No, problem .... there is still time to do it ; ) ..... I see what @thiemowmde means. But I'm not sure if I can implement this. The problem is that there can be precision problems if it is done as I propose, right?

My T204331 is probably a duplicate.

Should I submit this?

Sure, reviews are better in Gerrit.

There are two problems:

  • Pywikibot can lose precision when manipulating data
  • Pywikibot submits values that are not valid according to Wikibase (eg. "+1.9e-09")
Xqt triaged this task as High priority.Feb 16 2020, 8:14 AM

PS: I add @Xqt because I guess you can help here

Like matej_suchanek suggests please submit patches to gerrit for reviewing. You may use Gerrit patch uploader if you don't want your own account there.

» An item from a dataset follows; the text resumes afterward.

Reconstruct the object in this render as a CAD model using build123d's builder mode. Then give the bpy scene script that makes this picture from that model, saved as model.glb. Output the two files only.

Anyway 'amount': '{:f}'.format(Decimal(self._fromdecimal(self.amount))) looks a bit odd to me. self._fromdecimal seems to be a method converting decimal.Decimal to something else and Decimal(<something else>) wents this back. The result sounds like self._todecimal() method. Anyway I haven't investigated deeper into this matter currently.

This comment was removed by DD063520.

Sorry, I'm not able to perform this task. I was not even aware it was assigned to me.

Xqt removed Aklapper as the assignee of this task.Aug 22 2022, 1:45 PM

Here is some information of the range of values the API accepts: https://www.wikidata.org/wiki/Help:Statements#Quantitative_values

We probably need more testing so things like 1e-123 arrive as:

0.000000000000000000000000000000000000000000000000000000000000000000000000000000000000000000000000000000000000000000000000001

and 1.0e-123 arrives as:

0.0000000000000000000000000000000000000000000000000000000000000000000000000000000000000000000000000000000000000000000000000010

Those are some rather important edge cases. The API works more like a metrologist or engineering software where trailing zeros are preserved. But I am also not an expert in this topic.

I feel like you would want to preserve sig figs although that could probably be replaced with lower/upper bound which would be more incompliance with other values.